Little Rock Mayor Woodrow Mann condemned Faubus' decision to call out the National Guard, but the governor defended his action, reiterating that he did so to prevent violence. The governor also stated that integration would occur in Little Rock when and if a majority of people chose to support it. Faubus' defiance of Judge Davies' court order was the first major test of Brown v. Board of Education and the biggest challenge of the federal government's authority over the states since the Reconstruction Era.
The standoff continued, and on September 20 Judge Davies ruled that Faubus had used the troops to prevent integration, not to preserve law and order as he claimed. Faubus had no choice but to withdraw the National Guard troops. Authority over the explosive situation was put in the hands of the Little Rock Police Department.
On September 23, as a mob of 1,000 whites milled around outside Central High School, the nine black students managed to gain access to a side door. However, the mob became unruly when it learned the black students were inside, and the police evacuated them out of fear for their safety. That evening, President Eisenhower issued a special proclamation calling for opponents of the federal court order to "cease and desist." On September 24, Little Rock's mayor sent a telegram to the president asking him to send troops to maintain order and complete the integration process. Eisenhower immediately federalized the Arkansas National Guard and approved the deployment of U.S. troops to Little Rock. That evening, from the White House, the president delivered a nationally televised address in which he explained that he had taken the action to defend the rule of law and prevent "mob rule" and "anarchy." On September 25, the Little Rock Nine entered the school under heavily armed guard.
Troops remained at Central High School throughout the school year, but still the black students were subjected to verbal and physical assaults from a faction of white students. Melba Patillo, one of the nine, had acid thrown in her eyes, and Elizabeth Eckford was pushed down a flight of stairs. The three male students in the group were subjected to more conventional beatings. Minnijean Brown was suspended after dumping a bowl of chili over the head of a taunting white student. She was later suspended for the rest of the year after continuing to fight back. The other eight students consistently turned the other cheek. On May 27, 1958, Ernest Green, the only senior in the group, became the first black to graduate from Central High School.

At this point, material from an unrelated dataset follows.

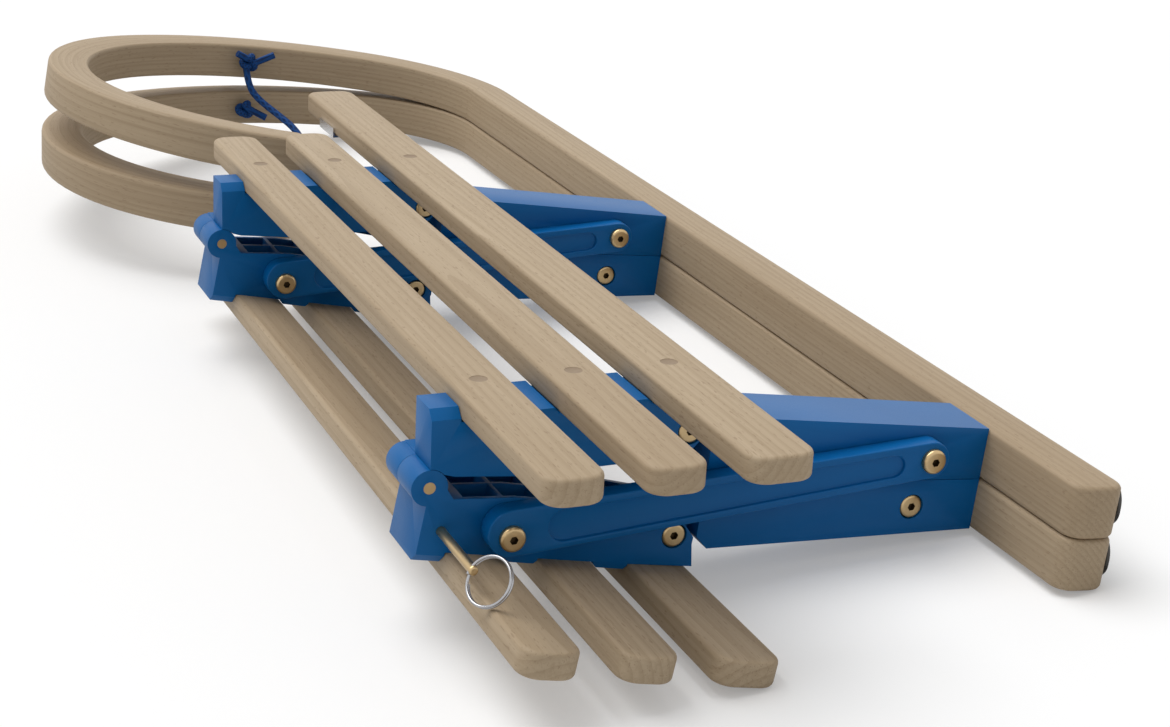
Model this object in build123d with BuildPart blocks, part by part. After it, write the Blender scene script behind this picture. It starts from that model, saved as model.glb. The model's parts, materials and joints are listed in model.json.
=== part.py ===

Governor Faubus continued to fight the school board's integration plan, and in September 1958 he ordered Little Rock's three high schools closed rather than permit integration. Many Little Rock students lost a year of education as the legal fight over desegregation continued. In 1959, a federal court struck down Faubus' school-closing law, and in August 1959 Little Rock's white high schools opened a month early with black students in attendance. All grades in Little Rock public schools were finally integrated in 1972.